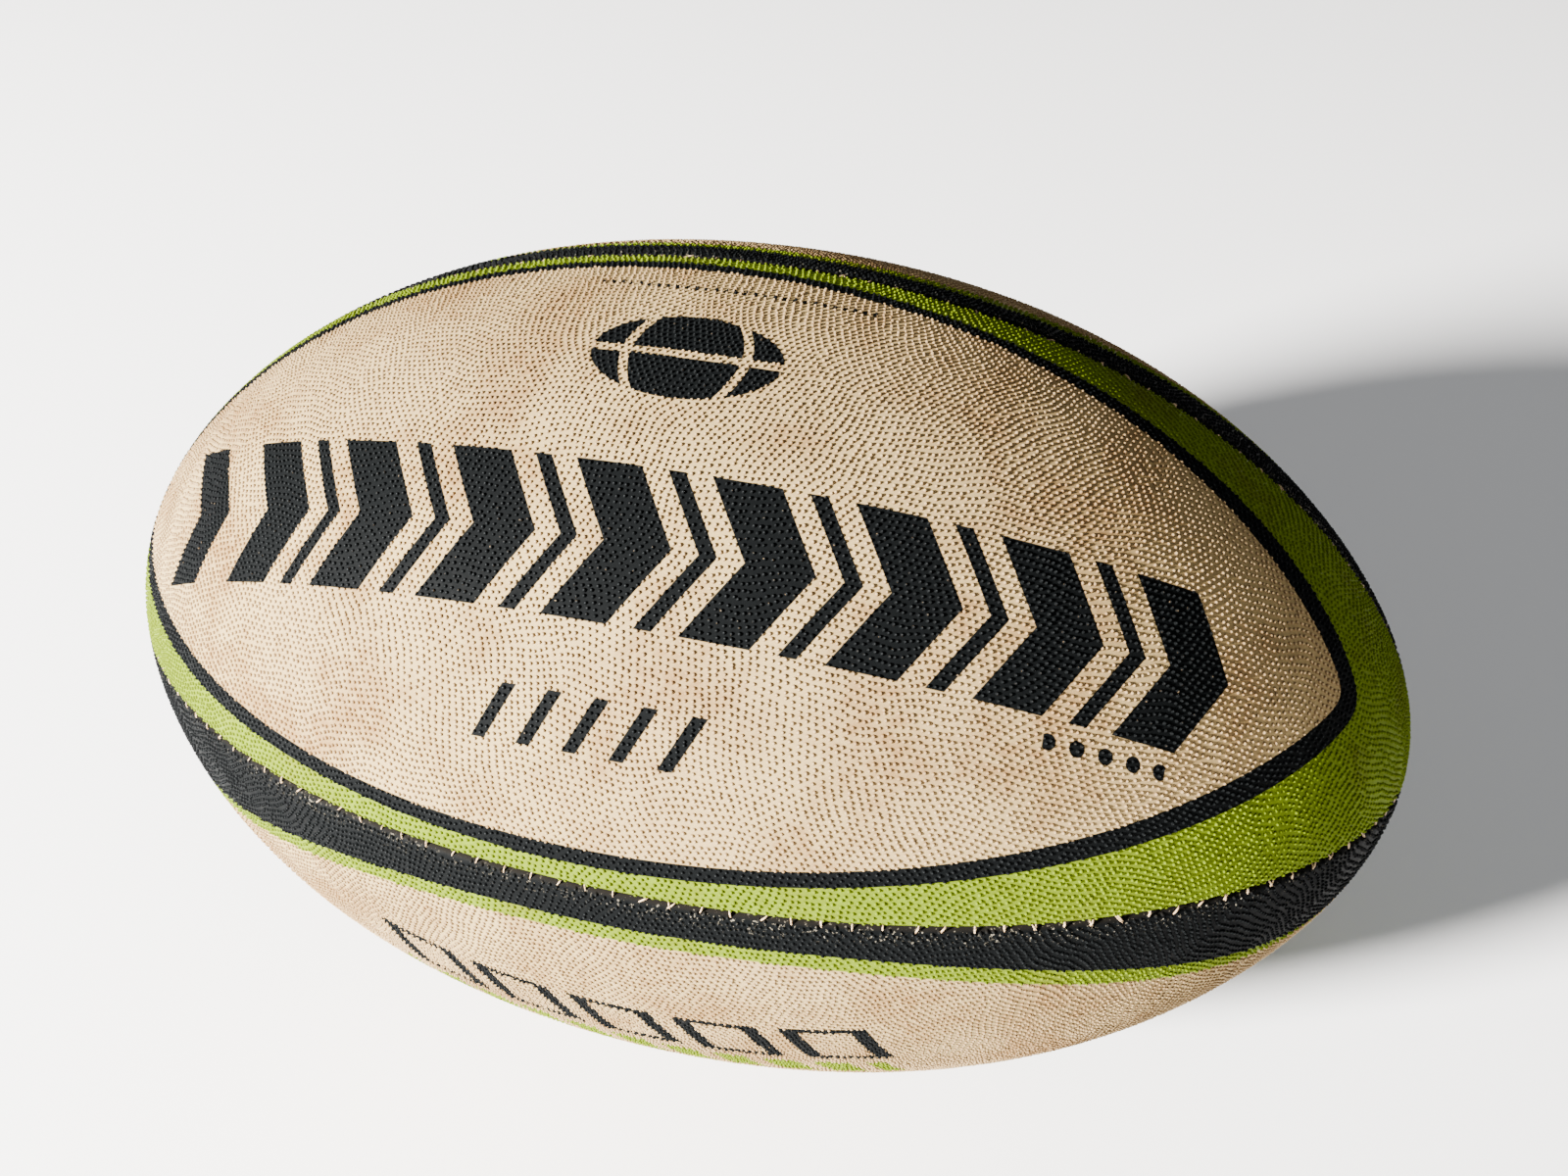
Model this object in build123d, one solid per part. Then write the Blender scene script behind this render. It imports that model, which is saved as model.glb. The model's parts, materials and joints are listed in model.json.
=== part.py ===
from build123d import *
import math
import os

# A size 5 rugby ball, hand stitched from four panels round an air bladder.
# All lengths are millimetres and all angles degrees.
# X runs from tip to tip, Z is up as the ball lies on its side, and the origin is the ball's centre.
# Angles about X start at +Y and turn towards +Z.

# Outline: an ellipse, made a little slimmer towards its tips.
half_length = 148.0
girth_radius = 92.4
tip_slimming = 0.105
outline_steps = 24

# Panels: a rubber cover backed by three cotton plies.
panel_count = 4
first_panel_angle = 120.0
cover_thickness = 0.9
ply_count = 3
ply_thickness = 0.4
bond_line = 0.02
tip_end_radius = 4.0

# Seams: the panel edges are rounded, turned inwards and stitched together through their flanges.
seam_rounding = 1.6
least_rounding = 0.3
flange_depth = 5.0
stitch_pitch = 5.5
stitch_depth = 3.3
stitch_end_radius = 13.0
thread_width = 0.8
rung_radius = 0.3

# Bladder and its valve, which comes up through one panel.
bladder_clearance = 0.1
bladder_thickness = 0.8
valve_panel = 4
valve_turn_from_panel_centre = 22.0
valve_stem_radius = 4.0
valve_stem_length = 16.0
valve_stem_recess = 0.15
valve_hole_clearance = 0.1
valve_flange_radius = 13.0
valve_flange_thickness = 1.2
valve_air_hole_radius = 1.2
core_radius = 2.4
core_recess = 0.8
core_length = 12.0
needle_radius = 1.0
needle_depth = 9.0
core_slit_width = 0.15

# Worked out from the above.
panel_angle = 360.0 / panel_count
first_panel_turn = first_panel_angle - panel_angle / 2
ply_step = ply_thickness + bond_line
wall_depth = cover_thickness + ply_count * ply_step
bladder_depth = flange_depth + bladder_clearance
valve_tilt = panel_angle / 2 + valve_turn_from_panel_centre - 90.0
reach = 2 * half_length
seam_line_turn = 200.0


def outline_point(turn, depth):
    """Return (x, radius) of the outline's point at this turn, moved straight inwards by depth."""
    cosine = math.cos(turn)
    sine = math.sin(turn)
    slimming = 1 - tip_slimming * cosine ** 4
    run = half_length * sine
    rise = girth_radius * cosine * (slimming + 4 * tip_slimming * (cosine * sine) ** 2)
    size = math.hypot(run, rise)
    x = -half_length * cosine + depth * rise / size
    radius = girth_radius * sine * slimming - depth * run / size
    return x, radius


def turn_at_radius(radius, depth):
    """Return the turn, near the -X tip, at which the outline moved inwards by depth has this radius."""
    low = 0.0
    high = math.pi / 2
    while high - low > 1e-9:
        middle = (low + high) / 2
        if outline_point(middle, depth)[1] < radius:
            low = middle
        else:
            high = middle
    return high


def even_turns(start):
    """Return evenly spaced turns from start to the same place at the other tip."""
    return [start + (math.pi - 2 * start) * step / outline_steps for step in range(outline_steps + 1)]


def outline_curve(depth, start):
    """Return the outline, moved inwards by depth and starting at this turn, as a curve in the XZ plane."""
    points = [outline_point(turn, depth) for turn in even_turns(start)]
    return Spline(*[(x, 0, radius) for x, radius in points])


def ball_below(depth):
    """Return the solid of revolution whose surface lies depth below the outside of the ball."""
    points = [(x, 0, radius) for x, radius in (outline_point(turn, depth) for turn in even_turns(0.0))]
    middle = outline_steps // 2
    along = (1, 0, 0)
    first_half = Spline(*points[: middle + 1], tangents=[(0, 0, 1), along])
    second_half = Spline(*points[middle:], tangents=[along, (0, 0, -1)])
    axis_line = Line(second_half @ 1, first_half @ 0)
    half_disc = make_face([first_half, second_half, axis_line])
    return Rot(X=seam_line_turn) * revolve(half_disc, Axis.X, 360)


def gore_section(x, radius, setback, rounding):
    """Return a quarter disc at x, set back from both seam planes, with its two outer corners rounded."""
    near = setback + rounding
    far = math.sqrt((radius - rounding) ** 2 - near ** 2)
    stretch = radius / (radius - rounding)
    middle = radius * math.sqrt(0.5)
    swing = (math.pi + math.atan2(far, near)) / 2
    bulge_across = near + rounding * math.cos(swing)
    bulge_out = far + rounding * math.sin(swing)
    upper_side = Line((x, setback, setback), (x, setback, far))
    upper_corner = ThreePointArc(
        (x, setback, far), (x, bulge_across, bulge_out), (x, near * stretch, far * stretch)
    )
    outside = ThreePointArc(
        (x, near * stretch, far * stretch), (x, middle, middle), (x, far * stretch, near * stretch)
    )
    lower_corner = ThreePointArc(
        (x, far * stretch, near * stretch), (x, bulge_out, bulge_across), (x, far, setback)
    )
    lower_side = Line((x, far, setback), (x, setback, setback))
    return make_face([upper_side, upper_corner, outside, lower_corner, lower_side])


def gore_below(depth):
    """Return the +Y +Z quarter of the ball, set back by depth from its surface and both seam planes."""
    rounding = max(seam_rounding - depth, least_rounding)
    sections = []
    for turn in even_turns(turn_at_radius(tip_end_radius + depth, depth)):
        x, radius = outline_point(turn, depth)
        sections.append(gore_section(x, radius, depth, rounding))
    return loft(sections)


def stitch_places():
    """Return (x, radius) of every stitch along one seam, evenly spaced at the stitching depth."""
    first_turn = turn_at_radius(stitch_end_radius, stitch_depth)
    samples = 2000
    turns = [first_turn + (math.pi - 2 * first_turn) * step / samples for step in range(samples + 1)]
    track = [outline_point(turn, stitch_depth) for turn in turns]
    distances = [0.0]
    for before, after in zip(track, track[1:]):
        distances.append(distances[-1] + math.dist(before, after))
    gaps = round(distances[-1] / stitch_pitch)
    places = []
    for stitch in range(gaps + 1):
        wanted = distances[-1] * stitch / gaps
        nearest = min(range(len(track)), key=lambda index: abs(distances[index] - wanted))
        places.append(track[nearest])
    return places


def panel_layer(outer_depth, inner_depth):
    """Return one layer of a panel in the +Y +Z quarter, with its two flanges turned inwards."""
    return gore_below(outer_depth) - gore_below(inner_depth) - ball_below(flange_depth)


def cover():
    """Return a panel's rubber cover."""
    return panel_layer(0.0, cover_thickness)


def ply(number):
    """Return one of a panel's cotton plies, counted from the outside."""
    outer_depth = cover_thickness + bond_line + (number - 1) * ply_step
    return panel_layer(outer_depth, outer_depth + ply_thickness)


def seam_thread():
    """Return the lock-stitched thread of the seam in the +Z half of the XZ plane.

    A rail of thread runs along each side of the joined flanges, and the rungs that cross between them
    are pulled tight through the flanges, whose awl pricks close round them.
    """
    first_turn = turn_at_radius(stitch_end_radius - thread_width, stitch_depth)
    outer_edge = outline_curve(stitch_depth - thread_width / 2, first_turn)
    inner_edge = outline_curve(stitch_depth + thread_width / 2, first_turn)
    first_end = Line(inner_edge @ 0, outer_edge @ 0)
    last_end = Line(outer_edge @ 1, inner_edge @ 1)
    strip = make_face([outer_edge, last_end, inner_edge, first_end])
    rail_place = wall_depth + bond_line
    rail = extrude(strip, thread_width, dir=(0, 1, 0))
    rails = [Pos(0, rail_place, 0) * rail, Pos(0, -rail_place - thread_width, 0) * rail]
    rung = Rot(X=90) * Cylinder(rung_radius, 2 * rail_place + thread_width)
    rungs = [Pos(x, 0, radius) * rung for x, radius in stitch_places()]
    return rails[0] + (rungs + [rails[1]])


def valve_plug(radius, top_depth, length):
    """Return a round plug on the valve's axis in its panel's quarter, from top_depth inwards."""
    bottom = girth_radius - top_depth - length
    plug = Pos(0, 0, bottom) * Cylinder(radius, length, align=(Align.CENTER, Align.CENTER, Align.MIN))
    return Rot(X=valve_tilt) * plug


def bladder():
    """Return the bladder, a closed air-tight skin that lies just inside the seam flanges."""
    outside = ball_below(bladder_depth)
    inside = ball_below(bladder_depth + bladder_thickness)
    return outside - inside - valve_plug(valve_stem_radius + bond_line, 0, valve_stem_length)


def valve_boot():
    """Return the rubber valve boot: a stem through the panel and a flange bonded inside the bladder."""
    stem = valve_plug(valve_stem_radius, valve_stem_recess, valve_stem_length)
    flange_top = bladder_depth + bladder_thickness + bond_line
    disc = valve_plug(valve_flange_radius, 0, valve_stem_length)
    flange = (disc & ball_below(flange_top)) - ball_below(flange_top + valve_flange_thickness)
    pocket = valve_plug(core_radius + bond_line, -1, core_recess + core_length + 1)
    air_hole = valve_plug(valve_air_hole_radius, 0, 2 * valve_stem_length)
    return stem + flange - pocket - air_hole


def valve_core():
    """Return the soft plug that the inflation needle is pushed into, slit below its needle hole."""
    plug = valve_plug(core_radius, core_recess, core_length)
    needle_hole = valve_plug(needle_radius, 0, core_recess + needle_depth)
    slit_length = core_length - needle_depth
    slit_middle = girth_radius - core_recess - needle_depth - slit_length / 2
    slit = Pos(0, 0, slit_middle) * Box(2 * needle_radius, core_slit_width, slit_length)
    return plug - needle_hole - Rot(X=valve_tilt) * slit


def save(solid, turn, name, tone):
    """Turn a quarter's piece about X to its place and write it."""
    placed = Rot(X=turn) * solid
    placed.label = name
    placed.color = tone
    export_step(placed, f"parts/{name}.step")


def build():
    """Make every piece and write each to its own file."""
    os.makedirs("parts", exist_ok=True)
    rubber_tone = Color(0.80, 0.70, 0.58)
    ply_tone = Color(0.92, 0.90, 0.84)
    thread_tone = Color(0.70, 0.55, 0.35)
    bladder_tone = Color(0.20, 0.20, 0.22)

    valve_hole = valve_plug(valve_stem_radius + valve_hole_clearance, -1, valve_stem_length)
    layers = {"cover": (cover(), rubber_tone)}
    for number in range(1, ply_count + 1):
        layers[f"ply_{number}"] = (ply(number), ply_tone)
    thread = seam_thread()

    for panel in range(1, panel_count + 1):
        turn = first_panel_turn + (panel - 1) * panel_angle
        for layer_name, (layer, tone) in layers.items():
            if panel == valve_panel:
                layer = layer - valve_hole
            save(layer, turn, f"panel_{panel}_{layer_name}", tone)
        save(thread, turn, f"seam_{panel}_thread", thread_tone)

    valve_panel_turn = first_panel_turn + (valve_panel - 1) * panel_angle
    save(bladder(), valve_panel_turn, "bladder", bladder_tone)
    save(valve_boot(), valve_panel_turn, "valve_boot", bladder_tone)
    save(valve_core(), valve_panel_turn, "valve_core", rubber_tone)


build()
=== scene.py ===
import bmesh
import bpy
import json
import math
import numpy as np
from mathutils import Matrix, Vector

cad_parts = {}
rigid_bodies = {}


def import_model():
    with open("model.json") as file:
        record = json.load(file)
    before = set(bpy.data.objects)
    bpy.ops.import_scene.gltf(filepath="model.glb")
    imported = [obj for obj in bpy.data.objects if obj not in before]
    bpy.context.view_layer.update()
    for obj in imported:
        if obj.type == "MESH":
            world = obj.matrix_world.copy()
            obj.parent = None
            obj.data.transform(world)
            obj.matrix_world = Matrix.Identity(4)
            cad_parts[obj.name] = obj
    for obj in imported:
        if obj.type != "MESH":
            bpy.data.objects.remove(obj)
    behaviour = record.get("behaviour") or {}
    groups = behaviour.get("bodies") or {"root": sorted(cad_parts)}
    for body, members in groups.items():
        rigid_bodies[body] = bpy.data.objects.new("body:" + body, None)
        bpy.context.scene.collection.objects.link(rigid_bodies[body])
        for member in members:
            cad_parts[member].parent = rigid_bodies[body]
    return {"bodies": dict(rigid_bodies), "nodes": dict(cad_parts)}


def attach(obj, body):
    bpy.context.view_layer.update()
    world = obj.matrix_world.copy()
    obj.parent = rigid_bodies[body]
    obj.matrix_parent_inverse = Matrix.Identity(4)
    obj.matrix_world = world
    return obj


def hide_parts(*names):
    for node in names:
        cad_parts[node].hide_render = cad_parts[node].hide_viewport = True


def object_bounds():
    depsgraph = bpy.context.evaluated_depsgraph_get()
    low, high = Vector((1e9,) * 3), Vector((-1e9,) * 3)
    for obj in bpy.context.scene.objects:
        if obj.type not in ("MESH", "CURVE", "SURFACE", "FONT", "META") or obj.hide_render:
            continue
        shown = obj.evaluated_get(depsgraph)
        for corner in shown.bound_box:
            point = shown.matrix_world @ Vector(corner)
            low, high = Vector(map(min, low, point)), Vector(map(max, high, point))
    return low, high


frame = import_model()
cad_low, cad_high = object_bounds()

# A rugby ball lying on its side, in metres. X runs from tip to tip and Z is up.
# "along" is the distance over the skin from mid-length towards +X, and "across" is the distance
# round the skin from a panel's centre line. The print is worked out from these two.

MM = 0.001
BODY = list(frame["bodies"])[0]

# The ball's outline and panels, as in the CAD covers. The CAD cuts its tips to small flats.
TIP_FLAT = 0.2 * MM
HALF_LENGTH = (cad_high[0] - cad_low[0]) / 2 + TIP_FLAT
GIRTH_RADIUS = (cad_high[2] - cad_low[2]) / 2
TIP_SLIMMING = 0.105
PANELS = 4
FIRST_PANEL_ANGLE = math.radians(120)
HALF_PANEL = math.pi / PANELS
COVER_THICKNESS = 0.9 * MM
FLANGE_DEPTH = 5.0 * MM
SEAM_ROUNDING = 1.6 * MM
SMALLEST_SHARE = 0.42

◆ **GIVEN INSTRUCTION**
Your task is to transcribe only the lines from the line containing "valve_panel_turn = first_panel_turn" through the line containing "cad_parts[obj.name] = obj", word for word.

◆ **REPLY**
    valve_panel_turn = first_panel_turn + (valve_panel - 1) * panel_angle
    save(bladder(), valve_panel_turn, "bladder", bladder_tone)
    save(valve_boot(), valve_panel_turn, "valve_boot", bladder_tone)
    save(valve_core(), valve_panel_turn, "valve_core", rubber_tone)


build()
=== scene.py ===
import bmesh
import bpy
import json
import math
import numpy as np
from mathutils import Matrix, Vector

cad_parts = {}
rigid_bodies = {}


def import_model():
    with open("model.json") as file:
        record = json.load(file)
    before = set(bpy.data.objects)
    bpy.ops.import_scene.gltf(filepath="model.glb")
    imported = [obj for obj in bpy.data.objects if obj not in before]
    bpy.context.view_layer.update()
    for obj in imported:
        if obj.type == "MESH":
            world = obj.matrix_world.copy()
            obj.parent = None
            obj.data.transform(world)
            obj.matrix_world = Matrix.Identity(4)
            cad_parts[obj.name] = obj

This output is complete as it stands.